Основная нота всего этого индивидуализма дана Эккехартом в одной фразе, понимания которой он от своих слушателей сознательно не требовал, но которая нам теперь до конца ясна во всех своих основах и всех своих последствиях: «Если бы не было меня, — пишет Эккехарт, — то не было бы и Бога». Здесь одним взмахом уничтожается вера в трансцендентного Бога, а тем самым и вера в трансцендентность Божьего мира, и с громадною силою провозглашается в форме мистического постижения великая тема трансцендентального идеализма, тема возвышения сверхличного «Я» над всяким ему трансцендентным «не Я».
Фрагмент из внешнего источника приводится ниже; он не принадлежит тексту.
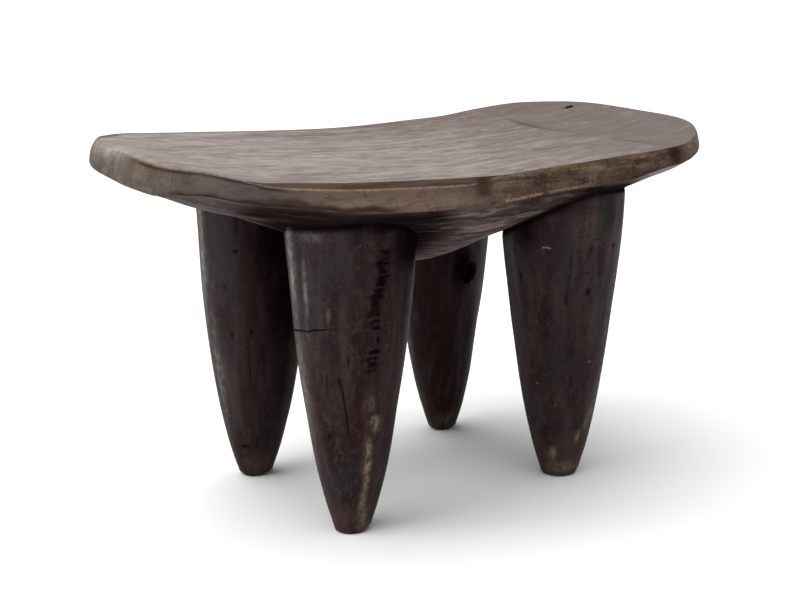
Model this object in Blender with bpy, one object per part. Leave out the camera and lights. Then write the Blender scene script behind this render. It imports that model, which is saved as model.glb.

Если Кантом во власть созидающего «Я» были отданы только порядок, правда и смысл мира, но не его бытие, то у Фихте уже и само это бытие выводится из глубин мирополагающего «Я». Только еще в понятии должного удерживается этим мыслителем самостоятельность трансцендентного мира. У Гегеля погашается и этот последний дуализм сущего и должного; тем самым уничтожается в его системе уже всякое начало трансцендентности, провозглашается единодержавие абсолютного «Я». Так в диалектическом саморазвитии своего всеполагающего понятия Гегель совершенно так же уничтожает трансцендентную самостоятельность мира и Бога, как она уже раньше уничтожалась Эккехартом в его мистическом переживании. Так вскрывается то глубокое родство мистики и диалектики, корни которого нигде не обнажены с такою гениальностью, как в богословских писаниях юного Гегеля. Но такое утверждение Гегеля как вершины начатого Кантом критического идеализма верно, конечно, только постольку, поскольку неоспоримо то, что не оно одно только верно. Я повторю лишь общеизвестную истину, если скажу, что роковая сущность всякой вершины мысли и жизни кроется в том, что она как вершина неминуемо уничтожается в акте ее достижения. А потому, уничтожив мир как «не Я», Гегель не мог одновременно не уничтожить и «Я» как «Я». Или иначе: додумывая до конца правду критического идеализма, он не мог не прийти к восстановлению правды античного реализма. Ибо ясно, что там, где идеалистическое «Я» субъектировано настолько, что в нём уничтожено всякое всё и всякий объект, оно не есть уже более только «Я», только субъект, но есть одновременно и подлинное всё, и подлинный объект, и подлинная реальность. .Так, додумывая до конца Канта и Фихте, Гегель роковым образом восстановлял Платона и Аристотеля. В попытке этого синтеза античного реализма и немецкого идеализма — громадное и вечное значение гегелианства. Его же несостоятельность заключается в том метафизическом значении, которое Гегель придал своему диалектическому методу. Величайший признак человеческой немощи, необходимость постоянно мучиться противоречиями Гегель решительно утвердил как подлинную сущность абсолютного, заносчиво забыв, что из человеческой немощи нельзя сделать Божьей силы и из греха несовершенного человека — достоинств совершенного Бога.